There’s Support If You’ve Been Out Of Education For A While
Sometimes they make lessons compulsory, or they might just offer them as extracurricular sessions, but either way, if you've been out of education for awhile, or if you've never done a degree level course, you need to attend these sessions.
They will teach you how to do things like structuring assignments.
They'll help you to address the criteria properly and they'll teach you how to reference properly, which is absolutely essential to academic writing.
By the time I started the course in January, I already felt like I was back in the swing of education and also, I hadn't come across anything that made me feel like, hang on a minute, I don't think I can do this after all, or I wasn't expecting it to be like this.
Remote Learning Suited Me Quite Well
My university experience this year has been quite unique because of course, when I started the course, there was another lockdown.
And that meant that I didn't do a single lecture on campus.
And I didn't meet any of my fellow students for five months.
And I still haven't met the tutors in person.
We did everything online, which actually suited me great because it meant that I could do all my studying at home with my little dog on my knee, pretty much like he is now, but other people couldn't really get along with that way of working, they found it very isolating.
They found that they didn't get enough support and it was hard to motivate themselves and they definitely didn't get the full social experience of being at university.

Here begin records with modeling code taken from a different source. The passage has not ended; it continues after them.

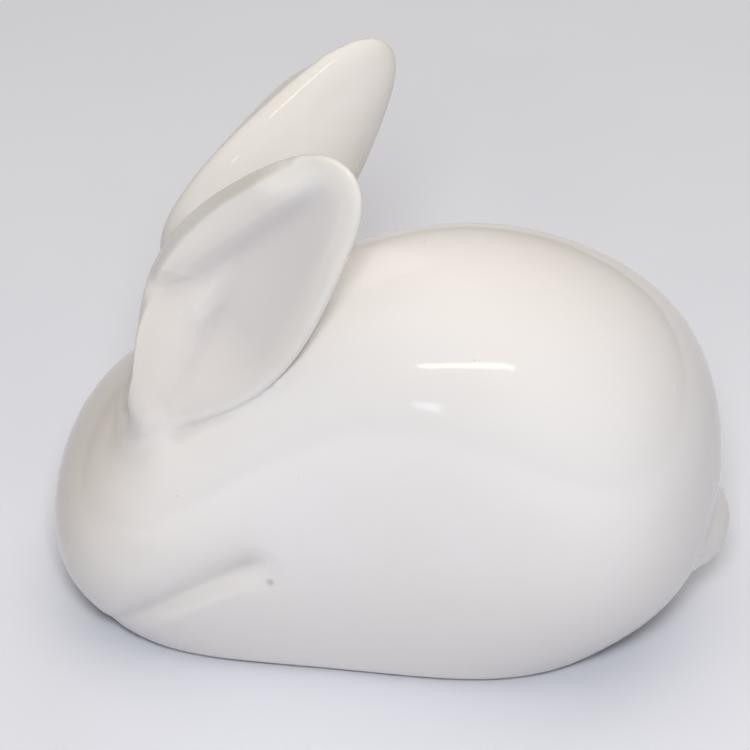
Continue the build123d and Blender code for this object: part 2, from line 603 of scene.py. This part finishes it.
def glaze():
    """Glossy white glaze: a clear glass coat fired over white earthenware. It pulls thin over
    rims, where the warm clay shows through, and pools in the ears' hollows. Painted shade greys
    those hollows, the grooves and creases, the front of the head and the figure towards the foot.
    Fine specks of iron show through it, and one pinhole has stayed open beside the crease, with
    its shade painted as a grey spot."""
    finish = {"Roughness": 0.07, "IOR": 1.52}
    material, tree, shader, place = new_material("glossy_white_glaze", finish)

    # Slow drift between a cooler and a warmer white.
    settings = {"Scale": 1 / cloud_width, "Detail": 2}
    cloud = add_node(tree, "ShaderNodeTexNoise", settings, {"Vector": place})
    cloud = add_node(tree, "ShaderNodeMapRange", {**soft, 1: 0.35, 2: 0.65}, {0: cloud.outputs[0]})
    settings = {"data_type": "RGBA", 6: linear("#EAE8E8"), 7: linear("#E9E6E4")}
    colour = add_node(tree, "ShaderNodeMix", settings, {0: cloud.outputs[0]}).outputs[2]

    # Pooled glaze and painted shade in the ears' bowls, and painted shade on the cheeks'
    # undersides in the creases.
    pooled_and_shade = add_node(tree, "ShaderNodeAttribute", {"attribute_name": "pooled_and_shade"}, {})
    settings = {"data_type": "RGBA", 7: linear("#DFDBD9")}
    links = {0: pooled_and_shade.outputs["Fac"], 6: colour}
    colour = add_node(tree, "ShaderNodeMix", settings, links).outputs[2]

    # Painted shade: grey in the narrow grooves, where the skin is bent inward.
    bend = add_node(tree, "ShaderNodeAttribute", {"attribute_name": "bend"}, {}).outputs["Fac"]
    groove = add_node(tree, "ShaderNodeMapRange", {**soft, 1: -0.015, 2: -0.14}, {0: bend})
    settings = {"data_type": "RGBA", 7: linear("#C6C0C1")}
    links = {0: groove.outputs[0], 6: colour}
    colour = add_node(tree, "ShaderNodeMix", settings, links).outputs[2]

    # Warm clay through the thin glaze on the rims, in patches.
    settings = {"Scale": 1 / patch_width, "Detail": 3}
    patch = add_node(tree, "ShaderNodeTexNoise", settings, {"Vector": place})
    patch = add_node(tree, "ShaderNodeMapRange", {**soft, 1: 0.2, 2: 0.6}, {0: patch.outputs[0]})
    thin = add_node(tree, "ShaderNodeMapRange", {**soft, 1: 0.05, 2: 0.4}, {0: bend})
    links = {0: thin.outputs[0], 1: patch.outputs[0]}
    thin = add_node(tree, "ShaderNodeMath", {"operation": "MULTIPLY"}, links)
    settings = {"data_type": "RGBA", 7: linear("#EBDFD6")}
    links = {0: thin.outputs[0], 6: colour}
    colour = add_node(tree, "ShaderNodeMix", settings, links).outputs[2]

    # The glaze is thinner and warmer high up. The front of the head is warmer, from thin glaze,
    # and darker with painted shade, and painted shade greys the figure low down.
    spot = add_node(tree, "ShaderNodeSeparateXYZ", {}, {0: place})
    high = add_node(tree, "ShaderNodeMapRange", {**soft, 1: 62, 2: 118}, {0: spot.outputs["Z"]})
    convex = add_node(tree, "ShaderNodeMapRange", {**soft, 1: -0.02, 2: 0.03}, {0: bend})
    links = {0: high.outputs[0], 1: convex.outputs[0]}
    high = add_node(tree, "ShaderNodeMath", {"operation": "MULTIPLY"}, links)
    # Share of the front of the head, warmed and darkened with painted shade.
    face = add_node(tree, "ShaderNodeMapRange", {**soft, 1: -36, 2: -76}, {0: spot.outputs["X"]})
    # Share of painted shade low down, towards the foot.
    low = add_node(tree, "ShaderNodeMapRange", {**soft, 1: 45, 2: 10}, {0: spot.outputs["Z"]})
    for share, hex_colour in ((high, "#EBE7E1"), (face, "#DED7CF"), (low, "#E1DEDD")):
        settings = {"data_type": "RGBA", 7: linear(hex_colour)}
        links = {0: share.outputs[0], 6: colour}
        colour = add_node(tree, "ShaderNodeMix", settings, links).outputs[2]

    # Specks in a few of the pattern's cells, picked by the cell's own number. A speck fades out
    # with the distance from the cell's point, as a share of the gap.
    speck = add_node(tree, "ShaderNodeTexVoronoi", {"Scale": 1 / speck_gap}, {"Vector": place})
    own = add_node(tree, "ShaderNodeSeparateColor", {}, {"Color": speck.outputs["Color"]})
    rare = add_node(tree, "ShaderNodeMapRange", {**soft, 1: 0.65, 2: 0.8}, {0: own.outputs["Red"]})
    links = {0: speck.outputs["Distance"]}
    dot = add_node(tree, "ShaderNodeMapRange", {**soft, 1: 0.035, 2: 0.01}, links)
    links = {0: dot.outputs[0], 1: rare.outputs[0]}
    dot = add_node(tree, "ShaderNodeMath", {"operation": "MULTIPLY"}, links)
    settings = {"data_type": "RGBA", 7: linear("#CBBCB1")}
    links = {0: dot.outputs[0], 6: colour}
    colour = add_node(tree, "ShaderNodeMix", settings, links).outputs[2]

    # The pinhole: the shade in its small pit, painted as a grey spot.
    settings = {"operation": "DISTANCE", 1: pinhole}
    pin = add_node(tree, "ShaderNodeVectorMath", settings, {0: place})
    settings = {**soft, 1: pinhole_radii[0], 2: pinhole_radii[1]}
    pit_shade = add_node(tree, "ShaderNodeMapRange", settings, {0: pin.outputs["Value"]})
    settings = {"data_type": "RGBA", 7: linear("#C6C3BF")}
    links = {0: pit_shade.outputs[0], 6: colour}
    colour = add_node(tree, "ShaderNodeMix", settings, links).outputs[2]
    tree.links.new(colour, shader.inputs["Base Color"])

    # Sagging and ripples of the melted glass.
    settings = {"Scale": 1 / sag_width, "Detail": 1}
    sag = add_node(tree, "ShaderNodeTexNoise", settings, {"Vector": place})
    settings = {"Scale": 1 / ripple_width, "Detail": 2}
    ripple = add_node(tree, "ShaderNodeTexNoise", settings, {"Vector": place})
    settings = {"Distance": sag_height * mm}
    bump = add_node(tree, "ShaderNodeBump", settings, {"Height": sag.outputs[0]})
    links = {"Height": ripple.outputs[0], "Normal": bump.outputs[0]}
    bump = add_node(tree, "ShaderNodeBump", {"Distance": ripple_height * mm}, links)
    tree.links.new(bump.outputs[0], shader.inputs["Normal"])
    return material


def bare_clay():
    """Unglazed white earthenware, wiped clean before the firing: matt, chalky and finely grained,
    and greyed where it has stood and been handled."""
    finish = {"Roughness": 0.85, "IOR": 1.5}
    material, tree, shader, place = new_material("bare_earthenware", finish)
    settings = {"Scale": 1 / stain_width, "Detail": 4}
    stain = add_node(tree, "ShaderNodeTexNoise", settings, {"Vector": place})
    stain = add_node(tree, "ShaderNodeMapRange", {**soft, 1: 0.45, 2: 0.75}, {0: stain.outputs[0]})
    settings = {"data_type": "RGBA", 6: linear("#E4DCCE"), 7: linear("#BDB2A2")}
    colour = add_node(tree, "ShaderNodeMix", settings, {0: stain.outputs[0]})
    tree.links.new(colour.outputs[2], shader.inputs["Base Color"])
    settings = {"Scale": 1 / grain_width, "Detail": 3}
    grain = add_node(tree, "ShaderNodeTexNoise", settings, {"Vector": place})
    settings = {"Distance": grain_height * mm}
    bump = add_node(tree, "ShaderNodeBump", settings, {"Height": grain.outputs[0]})
    tree.links.new(bump.outputs[0], shader.inputs["Normal"])
    return material


def table_top():
    """A smooth matt board with a pale cool paint."""
    material, tree, shader, place = new_material("matt_table_top", {"Roughness": 0.8})
    settings = {"Scale": 1 / shade_width, "Detail": 3}
    shade = add_node(tree, "ShaderNodeTexNoise", settings, {"Vector": place})
    shade = add_node(tree, "ShaderNodeMapRange", {**soft, 1: 0.3, 2: 0.7}, {0: shade.outputs[0]})
    settings = {"data_type": "RGBA", 6: linear("#E6E9F1"), 7: linear("#E3E6EF")}
    colour = add_node(tree, "ShaderNodeMix", settings, {0: shade.outputs[0]})
    tree.links.new(colour.outputs[2], shader.inputs["Base Color"])
    return material


def panel(name, place, along, sizes, power, hex_colour, mirrored):
    """A flat lamp at a place, which faces the figure, with its long side along a direction.
    The glaze mirrors it, or else it lights the scene and the glaze doesn't mirror it."""
    lamp = bpy.data.lights.new(name, "AREA")
    lamp.shape = "RECTANGLE"
    lamp.size, lamp.size_y = [size * mm for size in sizes]
    lamp.energy = power
    lamp.color = linear(hex_colour)[:3]
    back = (Vector(place) - Vector(lamp_aim)).normalized()
    side = (Vector(along) - back * back.dot(Vector(along))).normalized()
    turn = Matrix((side, back.cross(side), back)).transposed().to_4x4()
    holder = bpy.data.objects.new(name, lamp)
    holder.matrix_world = Matrix.Translation(Vector(place) * mm) @ turn
    holder.visible_glossy = mirrored
    holder.visible_diffuse = not mirrored
    bpy.context.scene.collection.objects.link(holder)


# Camera at the photograph's viewpoint: on the rabbit's left, looking 35 degrees down.
camera_place = (83.8, -690.1, 543.9)
camera_aim = (-3.57, -0.82, 59.45)
lens = bpy.data.cameras.new("camera")
lens.lens = 187.27
lens.sensor_width = 36.0
camera = bpy.data.objects.new("camera", lens)
camera.location = Vector(camera_place) * mm
view = Vector(camera_aim) - Vector(camera_place)
camera.rotation_euler = view.to_track_quat("-Z", "Y").to_euler()
bpy.context.scene.collection.objects.link(camera)
bpy.context.scene.camera = camera
bpy.context.scene.view_settings.view_transform = "Standard"

# The whole casting is one skin, and each of its pieces takes the part that is nearest to it.
# Under the glaze, a cone of clay closes each piece where it is stuck to the next.
glazed = glaze()
bare = bare_clay()
points, faces = polygons(figure_distance, grid_low, figure_grid_high, figure_cell)
normals = gradient(figure_distance, points)
normals /= np.linalg.norm(normals, axis=1)[:, None]
bends = bend_of(points, normals, faces)
middles = points[faces].mean(axis=1).T
inner = np.abs(hollow_distance(*middles)) < np.abs(outer_distance(*middles))
skin = skin_distance(*middles)
stuck_on = {
    "ear_left": (ear_distance(*middles, -1) < skin) & (middles[1] < 0),
    "ear_right": (ear_distance(*middles, 1) < skin) & (middles[1] > 0),
    "tail": (distance_to(tail_form, *middles) < skin) & (middles[0] > 0),
}
apexes = {
    "ear_left": (-40, -12, 46),
    "ear_right": (-40, 12, 46),
    "tail": (tail_middle, 0, tail_height),
}
body = ~inner
body_groups = []
for node, own in stuck_on.items():
    cap = cap_of(faces[own & ~inner], len(points))
    body_groups.append((cap[:, ::-1], bare))
    body &= ~own
    points = np.append(points, [apexes[node]], axis=0)
    normals = np.append(normals, [[0, 0, 1]], axis=0)
    bends = np.append(bends, 0)
    fine = finer(points, normals, bends, faces[own & ~inner])
    cap = cap_of(fine[3], len(points) - 1)
    piece = new_piece(f"glazed_{node}", *fine[:3], [(fine[3], glazed), (cap, bare)])
    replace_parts(piece, node)
body_groups += [(faces[body], glazed), (faces[inner], bare)]
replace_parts(new_piece("glazed_body", points, normals, bends, body_groups), "body")

points, faces = polygons(foot_distance, grid_low, foot_grid_high, foot_cell)
normals = gradient(foot_distance, points)
normals /= np.linalg.norm(normals, axis=1)[:, None]
new_piece("bare_foot_ring", points, normals, np.zeros(len(points)), [(faces, bare)])

bpy.ops.mesh.primitive_plane_add(size=table_side)
table = bpy.context.object
table.name = "table_top"
table.data.materials.append(table_top())

# Soft light: a dim room, and wide panels overhead, behind and above the camera, which the
# glaze doesn't mirror, and a long lamp and a small flash, which it does.
lamp_aim = (0, 0, 50)
world = bpy.data.worlds.new("room")
world.use_nodes = True
world.node_tree.nodes["Background"].inputs["Color"].default_value = linear("#F3E9DC")
world.node_tree.nodes["Background"].inputs["Strength"].default_value = 0.05
bpy.context.scene.world = world
panel("overhead", (0, 0, 1700), (1, 0, 0), (2000, 2000), 19, "#FFF8F0", False)
panel("fill", (300, 1200, 800), (1, 0, 0), (1200, 800), 3.5, "#FFF8F0", False)
panel("key", (90, -730, 735), (1, 0, 0), (200, 200), 5.9, "#FCFDFF", False)
panel("long_lamp", (-106, -726, 720), (537, 128, 243), (560, 55), 0.56, "#FFF0D8", True)
panel("flash", (-315, -958, 254), (1, 0, 0), (80, 70), 0.06, "#E6EEFF", True)
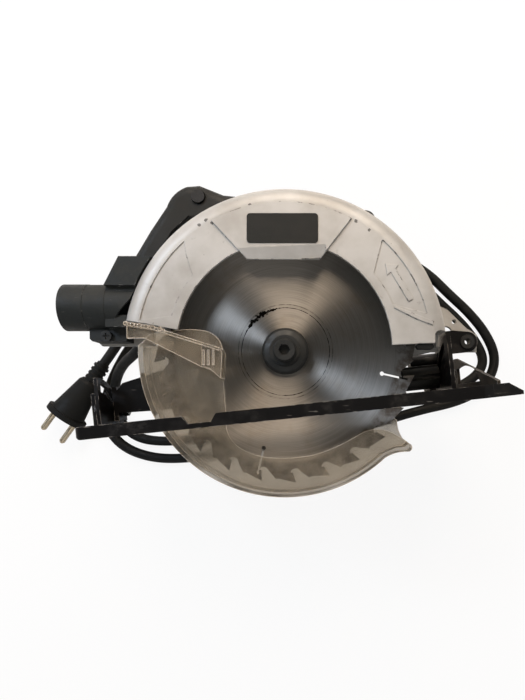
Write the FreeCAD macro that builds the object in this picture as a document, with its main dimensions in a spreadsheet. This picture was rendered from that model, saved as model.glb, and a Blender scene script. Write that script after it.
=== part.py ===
import FreeCAD, Part
import math
import os
import re
import types

import Sketcher
from FreeCAD import Placement, Rotation, Vector

# Corded circular saw with a 160 mm blade. Millimetres, +Z up.
# The saw stands on its motor: the origin is the middle of the motor end cap's flat face, +Z runs along
# the motor and spindle axes towards the blade, +X to the saw's front and +Y to its handle.
# Most pieces are drawn about the spindle axis, which lies spindle_drop below the motor axis.

values = {
    # drive
    "spindle_drop": 34,
    "motor_radius": 42,
    "motor_wall": 3,
    "cap_height": 12,
    "housing_top": 77,
    "gearcase_top": 110,
    "cover_top": 113.5,
    "gearcase_wall": 3.5,
    "gearcase_nose": 35,
    "lock_level": 92,
    "armature_shaft_radius": 4,
    "stator_bottom": 34,
    "stator_height": 34,
    "bearing_outer": 11,
    "bearing_width": 7,
    "spindle_radius": 6,
    "spindle_bearing_outer": 16,
    "gear_module": 1,
    "pinion_teeth": 10,
    "gear_teeth": 58,
    "gear_bottom": 96,
    "gear_width": 10,
    # blade
    "blade_radius": 80,
    "blade_thickness": 1.6,
    "tip_width": 2.4,
    "blade_bottom": 129.2,
    "blade_bore": 10,
    "blade_teeth": 24,
    "first_tooth": 4.6,
    # upper guard
    "guard_radius": 97,
    "guard_wall": 2.5,
    "guard_back": 113.5,
    "guard_front": 144,
    "guard_shoulder": 136,
    "face_radius": 87,
    "window_radius": 63.5,
    "guard_start": 2.5,
    "guard_end": 169.5,
    "pad_height": 1.2,
    # lower guard
    "shield_radius": 88,
    "shield_wall": 2.5,
    "shield_back": 119,
    "shield_front": 137,
    "nose_radius": 21,
    # base
    "pivot_x": 114,
    "pivot_y": 7.4,
    "base_tilt": 5.9,
    "sole_depth": 36.1,
    "base_thickness": 2,
    "base_rear": -237,
    "base_front": 22,
    "base_far": 30,
    "base_near": 155,
    "flange_height": 7.5,
    "fence_place": -9,
    "kerf_plane": 130,
    "bevel_slot_radius": 34,
    "quadrant_place": -16,
    "bracket_place": -13.2,
    "rear_slot_radius": 30.5,
    "link_radius": 170.6,
    "link_bottom": 109.8,
    "link_thickness": 3,
    # handle
    "handle_middle": 85,
    "handle_half": 17,
    "handle_wall": 3,
    # outlet, cord and plug
    "port_radius": 14.3,
    "port_wall": 2.2,
    "port_height": 27.7,
    "port_level": 125,
    "port_end": -136.2,
    "cord_radius": 4,
    "pin_radius": 2.4,
    "pin_gap": 19,
}

document = FreeCAD.newDocument("CircularSaw")
sheet = document.addObject("Spreadsheet::Sheet", "Sizes")
for row, (word, number) in enumerate(values.items(), start=1):
    sheet.set(f"A{row}", word)
    sheet.set(f"B{row}", str(number))
    sheet.setAlias(f"B{row}", word)
document.recompute()

size = types.SimpleNamespace(**values)
nodes = {}
upwards = Vector(0, 0, 1)
planes = {"flat": "XY_Plane", "side": "YZ_Plane", "front": "XZ_Plane"}


def linked(text):
    """Writes 'guard_back - 2' as the sheet's own cells: 'Sizes.guard_back - 2'."""
    return re.sub(r"[a-z][a-z_]+", lambda found: "Sizes." + found.group(), str(text))


def polar(radius, angle, middle=(0, 0)):
    turn = math.radians(angle)
    return (middle[0] + radius * math.cos(turn), middle[1] + radius * math.sin(turn))


def arc_to(radius, start, end, middle=(0, 0)):
    """One arc of an outline, as (point halfway, end point)."""
    return (*polar(radius, (start + end) / 2, middle), *polar(radius, end, middle))


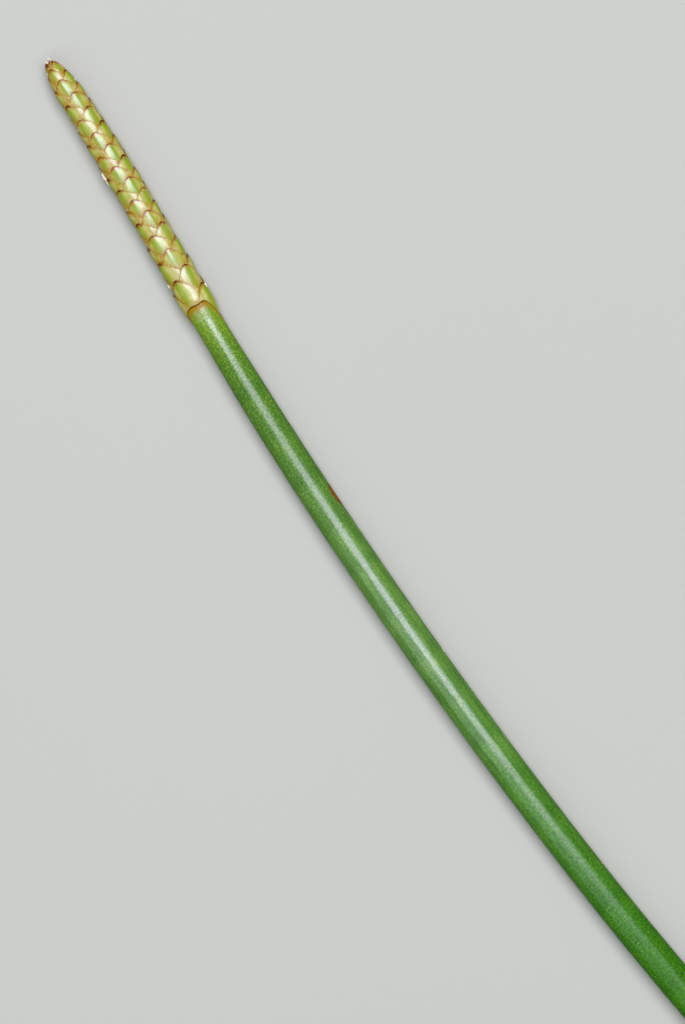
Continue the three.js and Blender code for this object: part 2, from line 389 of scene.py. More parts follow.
# Fine lines that run along a stem or a scale: the vector's y is along them
streaks, given, out = newGroup(
    "fineStreaks", [vectorInput, ("Width", "NodeSocketFloat", 0.12), ("Length", "NodeSocketFloat", 4.0)],
    [("Mask", "NodeSocketFloat"), ("Wide", "NodeSocketFloat")])
parts = split(streaks, given["Vector"])
thin = put(streaks, "ShaderNodeCombineXYZ", {
    0: calc(streaks, "DIVIDE", parts[0], given["Width"]),
    1: calc(streaks, "DIVIDE", parts[1], given["Length"]), 2: parts[2]}).outputs[0]
fine = put(streaks, "ShaderNodeTexNoise", {"Vector": thin, "Scale": 1.0, "Detail": 2.0}).outputs[0]
wide = put(streaks, "ShaderNodeTexNoise", {"Vector": stretch(streaks, thin, (0.28, 0.5, 1)), "Scale": 1.0,
           "Detail": 1.0}).outputs[0]
streaks.links.new(band(streaks, fine, 0.3, 0.7), out["Mask"])
streaks.links.new(band(streaks, wide, 0.3, 0.7), out["Wide"])

# Small roundish cells or grains
grains, given, out = newGroup(
    "cellGrains", [vectorInput, ("Size", "NodeSocketFloat", 0.12)],
    [("Mask", "NodeSocketFloat"), ("Rare", "NodeSocketFloat")])
scaled = inCells(grains, given["Vector"], given["Size"])
cells = put(grains, "ShaderNodeTexVoronoi", {"Vector": scaled, "Scale": 1.0}).outputs
grains.links.new(band(grains, cells["Distance"], 0.55, 0.1), out["Mask"])
chosen = calc(grains, "GREATER_THAN", split(grains, cells["Color"])[0], 0.93)
grains.links.new(times(grains, band(grains, cells["Distance"], 0.4, 0.15), chosen), out["Rare"])

# Soft blotches
blotches, given, out = newGroup(
    "softBlotches", [vectorInput, ("Size", "NodeSocketFloat", 1.0)], [("Mask", "NodeSocketFloat")])
scaled = inCells(blotches, given["Vector"], given["Size"])
cloud = put(blotches, "ShaderNodeTexNoise", {"Vector": scaled, "Scale": 1.0, "Detail": 3.0}).outputs[0]
blotches.links.new(band(blotches, cloud, 0.35, 0.65), out["Mask"])
print("shader groups ready")


def blotchMask(tree, vector, size):
    return useGroup(tree, blotches, {"Vector": vector, "Size": size})["Mask"]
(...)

So that was a bit of a shame, but personally, I'd just decided to make the most of things as they were.
I learned on my first degree that I really don't like working to deadlines.
I don't like being under that kind of pressure.
I prefer to work at my own pace and well in advance.
My memory isn't always great.
So I work hard to get things to stick. And also actually I have other things going on in my life, apart from university, which like everyone, I need to balance.
So not everyone works the way I do.
I Found There Was Lots Of Variety With The Course
So this year we've done some anatomy and physiology, which was like going back to biology lessons at school.
And I really enjoyed that. We considered things like what it's like for patients and spent time thinking about their view points.
We discussed ethical issues and we did basic drug calculations.
We learned about pharmacology and we did some clinical skills like CPR.
It was a very varied program and most of this was online and then eventually, they let us loose on the wards.
So Nursing degree courses are 50% theory and 50% placement.
So we spend a lot of time in different settings.
And this is where you really start to see your Nursing skill set develop.
And I can honestly say that I learned something new on every single shift that I did.
As for my career plans, at the moment, I feel like I want to go into oncology and all aspects of cancer care.
I would probably like to become a Nurse specialist, which means that I'll probably have to do a master's at some stage, I reckon to have about 20 good years of Nurse and ahead of me.
And I fully expect that I'll probably do at least five or six different Nursing roles in that time.
It Is Never Too Late To Start Nursing
So what I'd really like to tell you is that if you're a bit older like me and you're worrying about whether it's too late to start something new, like Nursing, it definitely isn't too late.
And the Nursing profession needs the extra life experience that older people like us bring to the table.
I'd say do your research, read as much as you can and speak to the relevant people, speak to the university admissions teams about what you'll need to get in because they don't always publish that information because they're looking very much at individuals.
Learn about the massive range of roles that Nurses can do, because it's pretty much something to suit every personality type and everyone's individual situation.
And there are many different ways to care about and for people, pretty much there's something for everybody.
So Janet the the careers advisor who became Janet at the Student Nurse says, do we research be prepared to work hard and absolutely believe in yourself, you can do this.
Well, that's enough waffling from me for today.